Dolores, which opens the evening, fares less well. Too much dialogue-exposition mars the early going, as the play's siblings explain things to each other that we may need to know but two such sisters wouldn't have to express in so many words. Thirty-year-old Dolores has arrived at her sister Sandra's house in a state of mental disarray, seeking shelter from her abusive husband.
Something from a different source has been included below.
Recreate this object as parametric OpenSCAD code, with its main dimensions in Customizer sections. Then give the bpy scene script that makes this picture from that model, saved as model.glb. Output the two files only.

There's a lot of yelling as Sandra tries to keep her prodigal sister's problems from ruining a rare Sunday afternoon of peace and quiet, and the characters are funny in a broad, shallow way. But too much of the dialogue doesn't ring true. The language moves from sitcommy ("I hear Jewish men don't hit their wives!") to elevated and self-analytical, draped in phrases that just don't sound right in the mouths of these working-class people with their thick Rhode Island accents. "Carly Simon songs made me all soft inside…" "I'd look in the mirror and my face would always look dirty…" This is pseudo-poetry, not drama.
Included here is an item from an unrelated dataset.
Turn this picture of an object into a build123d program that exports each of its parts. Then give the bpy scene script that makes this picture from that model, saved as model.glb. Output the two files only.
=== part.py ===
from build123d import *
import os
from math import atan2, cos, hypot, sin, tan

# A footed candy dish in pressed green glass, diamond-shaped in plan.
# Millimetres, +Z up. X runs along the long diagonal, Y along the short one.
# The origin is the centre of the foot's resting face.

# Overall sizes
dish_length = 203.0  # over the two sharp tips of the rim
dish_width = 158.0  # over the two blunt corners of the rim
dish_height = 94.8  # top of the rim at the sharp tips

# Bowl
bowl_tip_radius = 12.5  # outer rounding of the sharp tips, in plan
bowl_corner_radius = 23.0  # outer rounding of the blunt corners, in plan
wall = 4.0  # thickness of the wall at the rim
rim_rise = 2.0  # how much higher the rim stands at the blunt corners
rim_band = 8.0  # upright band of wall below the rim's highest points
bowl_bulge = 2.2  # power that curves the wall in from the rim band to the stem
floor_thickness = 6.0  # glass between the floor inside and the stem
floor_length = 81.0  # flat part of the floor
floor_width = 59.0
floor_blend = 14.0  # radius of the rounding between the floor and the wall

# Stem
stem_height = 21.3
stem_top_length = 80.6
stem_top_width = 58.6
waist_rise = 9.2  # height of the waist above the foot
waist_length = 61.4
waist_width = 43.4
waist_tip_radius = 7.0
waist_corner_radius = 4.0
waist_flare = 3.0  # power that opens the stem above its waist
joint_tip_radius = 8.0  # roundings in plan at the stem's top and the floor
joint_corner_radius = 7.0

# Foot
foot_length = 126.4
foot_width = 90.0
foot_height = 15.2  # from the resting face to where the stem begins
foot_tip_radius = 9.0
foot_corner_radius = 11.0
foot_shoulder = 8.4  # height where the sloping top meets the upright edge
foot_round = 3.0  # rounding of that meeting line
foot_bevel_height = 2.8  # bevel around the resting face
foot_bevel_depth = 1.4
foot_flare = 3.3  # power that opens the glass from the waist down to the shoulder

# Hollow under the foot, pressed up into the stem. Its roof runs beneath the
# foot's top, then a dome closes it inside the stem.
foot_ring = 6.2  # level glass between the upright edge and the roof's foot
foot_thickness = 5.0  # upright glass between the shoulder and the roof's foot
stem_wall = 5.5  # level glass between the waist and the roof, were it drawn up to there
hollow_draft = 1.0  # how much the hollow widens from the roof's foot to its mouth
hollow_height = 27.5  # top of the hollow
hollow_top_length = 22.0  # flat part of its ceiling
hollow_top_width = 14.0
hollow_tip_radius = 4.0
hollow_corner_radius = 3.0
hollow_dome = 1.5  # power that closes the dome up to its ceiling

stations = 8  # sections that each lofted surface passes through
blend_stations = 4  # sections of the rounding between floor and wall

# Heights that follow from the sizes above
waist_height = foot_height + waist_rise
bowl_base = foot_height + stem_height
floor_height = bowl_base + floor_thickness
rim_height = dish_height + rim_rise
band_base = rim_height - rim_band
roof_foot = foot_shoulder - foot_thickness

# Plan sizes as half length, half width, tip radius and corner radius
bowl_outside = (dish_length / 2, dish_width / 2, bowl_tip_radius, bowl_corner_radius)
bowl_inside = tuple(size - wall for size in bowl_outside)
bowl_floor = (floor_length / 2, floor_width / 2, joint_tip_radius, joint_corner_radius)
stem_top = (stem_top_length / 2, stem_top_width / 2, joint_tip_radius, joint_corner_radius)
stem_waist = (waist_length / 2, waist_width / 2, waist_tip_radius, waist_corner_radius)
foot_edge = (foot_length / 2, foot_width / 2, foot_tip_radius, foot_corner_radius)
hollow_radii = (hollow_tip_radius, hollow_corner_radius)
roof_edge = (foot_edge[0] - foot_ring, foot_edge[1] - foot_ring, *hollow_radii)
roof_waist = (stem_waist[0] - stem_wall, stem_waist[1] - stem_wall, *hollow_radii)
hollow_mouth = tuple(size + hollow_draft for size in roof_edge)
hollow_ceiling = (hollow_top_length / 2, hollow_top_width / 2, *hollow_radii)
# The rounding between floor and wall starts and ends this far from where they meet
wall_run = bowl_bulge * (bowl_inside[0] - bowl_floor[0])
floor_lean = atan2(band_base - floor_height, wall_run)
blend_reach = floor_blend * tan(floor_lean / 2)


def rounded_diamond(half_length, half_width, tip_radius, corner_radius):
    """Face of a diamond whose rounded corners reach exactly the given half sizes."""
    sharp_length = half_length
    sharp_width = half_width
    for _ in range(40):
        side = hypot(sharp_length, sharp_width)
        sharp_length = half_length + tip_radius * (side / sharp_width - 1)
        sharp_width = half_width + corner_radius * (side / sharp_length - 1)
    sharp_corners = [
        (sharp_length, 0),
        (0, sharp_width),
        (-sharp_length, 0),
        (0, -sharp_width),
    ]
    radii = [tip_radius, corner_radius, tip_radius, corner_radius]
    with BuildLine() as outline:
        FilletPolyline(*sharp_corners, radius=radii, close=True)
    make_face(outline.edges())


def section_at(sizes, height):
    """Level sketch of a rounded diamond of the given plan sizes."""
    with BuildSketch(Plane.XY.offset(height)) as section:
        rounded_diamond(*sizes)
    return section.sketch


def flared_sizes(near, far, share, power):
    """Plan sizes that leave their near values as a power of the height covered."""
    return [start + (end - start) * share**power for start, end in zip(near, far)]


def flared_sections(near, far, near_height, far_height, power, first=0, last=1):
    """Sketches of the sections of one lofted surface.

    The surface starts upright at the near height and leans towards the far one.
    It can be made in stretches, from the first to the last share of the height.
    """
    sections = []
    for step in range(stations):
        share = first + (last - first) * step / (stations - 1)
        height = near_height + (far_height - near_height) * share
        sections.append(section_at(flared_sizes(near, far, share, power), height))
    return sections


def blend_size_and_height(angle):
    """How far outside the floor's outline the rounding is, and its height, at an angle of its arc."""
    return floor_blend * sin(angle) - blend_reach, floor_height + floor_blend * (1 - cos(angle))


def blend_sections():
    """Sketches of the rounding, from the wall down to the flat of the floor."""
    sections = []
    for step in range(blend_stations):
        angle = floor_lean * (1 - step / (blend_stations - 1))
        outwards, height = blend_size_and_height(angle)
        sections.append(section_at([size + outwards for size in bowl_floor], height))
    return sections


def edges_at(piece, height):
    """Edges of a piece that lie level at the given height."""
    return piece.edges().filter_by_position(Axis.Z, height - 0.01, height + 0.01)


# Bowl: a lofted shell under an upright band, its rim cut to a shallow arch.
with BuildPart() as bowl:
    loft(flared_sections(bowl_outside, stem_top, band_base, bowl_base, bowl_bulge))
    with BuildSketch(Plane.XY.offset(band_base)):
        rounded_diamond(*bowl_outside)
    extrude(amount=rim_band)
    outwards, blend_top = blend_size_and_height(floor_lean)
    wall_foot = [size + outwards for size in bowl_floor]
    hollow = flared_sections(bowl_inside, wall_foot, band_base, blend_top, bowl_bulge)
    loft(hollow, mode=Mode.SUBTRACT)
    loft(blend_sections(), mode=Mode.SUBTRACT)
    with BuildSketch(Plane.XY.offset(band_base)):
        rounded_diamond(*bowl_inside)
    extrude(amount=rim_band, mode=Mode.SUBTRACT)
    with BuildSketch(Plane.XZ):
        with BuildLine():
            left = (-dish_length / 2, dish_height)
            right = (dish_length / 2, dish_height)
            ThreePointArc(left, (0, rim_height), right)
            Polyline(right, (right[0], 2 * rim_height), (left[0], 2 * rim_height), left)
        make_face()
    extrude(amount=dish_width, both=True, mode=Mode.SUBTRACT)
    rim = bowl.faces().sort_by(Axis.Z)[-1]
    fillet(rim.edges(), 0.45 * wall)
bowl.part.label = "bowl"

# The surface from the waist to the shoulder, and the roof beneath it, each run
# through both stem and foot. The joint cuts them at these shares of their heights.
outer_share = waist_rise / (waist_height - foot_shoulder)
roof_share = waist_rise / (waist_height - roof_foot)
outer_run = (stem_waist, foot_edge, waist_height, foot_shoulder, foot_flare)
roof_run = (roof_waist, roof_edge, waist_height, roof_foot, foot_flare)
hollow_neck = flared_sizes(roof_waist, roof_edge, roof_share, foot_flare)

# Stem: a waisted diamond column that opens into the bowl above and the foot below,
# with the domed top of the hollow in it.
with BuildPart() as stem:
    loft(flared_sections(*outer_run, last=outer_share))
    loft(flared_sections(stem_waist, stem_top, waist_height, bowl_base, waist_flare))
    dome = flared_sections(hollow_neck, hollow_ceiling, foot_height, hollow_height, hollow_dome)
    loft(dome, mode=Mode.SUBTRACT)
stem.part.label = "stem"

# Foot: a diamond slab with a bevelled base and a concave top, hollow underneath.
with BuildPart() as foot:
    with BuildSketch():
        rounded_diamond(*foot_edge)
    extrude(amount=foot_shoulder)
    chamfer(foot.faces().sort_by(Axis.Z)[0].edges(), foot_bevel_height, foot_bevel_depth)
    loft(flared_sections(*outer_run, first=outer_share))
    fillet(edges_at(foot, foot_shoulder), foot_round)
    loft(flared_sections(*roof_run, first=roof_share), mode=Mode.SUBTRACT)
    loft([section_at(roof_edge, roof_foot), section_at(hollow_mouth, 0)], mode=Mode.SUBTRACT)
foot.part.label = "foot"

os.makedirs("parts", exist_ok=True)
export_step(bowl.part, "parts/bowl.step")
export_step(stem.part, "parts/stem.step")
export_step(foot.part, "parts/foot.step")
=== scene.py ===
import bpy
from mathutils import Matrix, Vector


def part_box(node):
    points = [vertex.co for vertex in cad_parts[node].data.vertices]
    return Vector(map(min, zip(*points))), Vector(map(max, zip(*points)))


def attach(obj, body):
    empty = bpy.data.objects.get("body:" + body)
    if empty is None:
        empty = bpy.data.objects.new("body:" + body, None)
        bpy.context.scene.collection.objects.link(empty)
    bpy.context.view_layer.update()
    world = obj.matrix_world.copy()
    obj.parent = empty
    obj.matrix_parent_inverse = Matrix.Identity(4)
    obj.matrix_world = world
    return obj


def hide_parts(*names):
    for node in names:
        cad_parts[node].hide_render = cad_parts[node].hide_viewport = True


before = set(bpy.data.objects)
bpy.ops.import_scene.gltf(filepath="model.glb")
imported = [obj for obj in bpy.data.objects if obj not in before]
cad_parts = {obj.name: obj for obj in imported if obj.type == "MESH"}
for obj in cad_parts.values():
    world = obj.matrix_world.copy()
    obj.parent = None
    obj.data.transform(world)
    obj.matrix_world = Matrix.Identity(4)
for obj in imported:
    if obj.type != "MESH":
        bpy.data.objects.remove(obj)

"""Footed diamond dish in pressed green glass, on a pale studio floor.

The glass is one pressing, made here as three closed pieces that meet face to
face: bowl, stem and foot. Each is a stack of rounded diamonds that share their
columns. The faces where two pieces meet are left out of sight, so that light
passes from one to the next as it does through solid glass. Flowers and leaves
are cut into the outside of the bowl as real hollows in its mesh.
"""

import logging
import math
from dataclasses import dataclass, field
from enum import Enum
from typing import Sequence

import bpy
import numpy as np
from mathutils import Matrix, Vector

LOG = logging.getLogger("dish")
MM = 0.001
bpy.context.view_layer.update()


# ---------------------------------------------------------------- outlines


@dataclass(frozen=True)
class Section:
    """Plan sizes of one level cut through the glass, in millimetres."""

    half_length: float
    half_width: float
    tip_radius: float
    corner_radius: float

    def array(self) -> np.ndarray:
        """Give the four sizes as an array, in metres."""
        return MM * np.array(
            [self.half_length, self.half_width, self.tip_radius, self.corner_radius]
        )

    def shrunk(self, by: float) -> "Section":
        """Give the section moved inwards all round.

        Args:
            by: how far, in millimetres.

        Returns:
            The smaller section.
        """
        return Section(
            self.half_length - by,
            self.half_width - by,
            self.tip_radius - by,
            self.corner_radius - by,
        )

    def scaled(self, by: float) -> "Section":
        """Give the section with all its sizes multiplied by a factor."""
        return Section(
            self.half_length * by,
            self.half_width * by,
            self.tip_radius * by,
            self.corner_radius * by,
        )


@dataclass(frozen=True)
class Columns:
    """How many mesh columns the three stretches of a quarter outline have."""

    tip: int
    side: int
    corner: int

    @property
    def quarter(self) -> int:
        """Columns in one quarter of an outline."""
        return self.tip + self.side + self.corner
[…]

The actors, Rachel Cornish and Sat Charn Fox, do their best, and there are some nice, effective moments. At the end when the true extent of Dolores' plight has been revealed, the lights go down and we see one sister peacefully doing the other's hair, the pair bathed in a temporary spotlight of tranquility before the storm.
But while both plays center on two siblings, a family catastrophe, and a gun, Dolores feels like an exercise, while North of Providence packs a wallop. The production runs till Feb. 12 at Teatro La Tea, 107 Suffolk St., New York.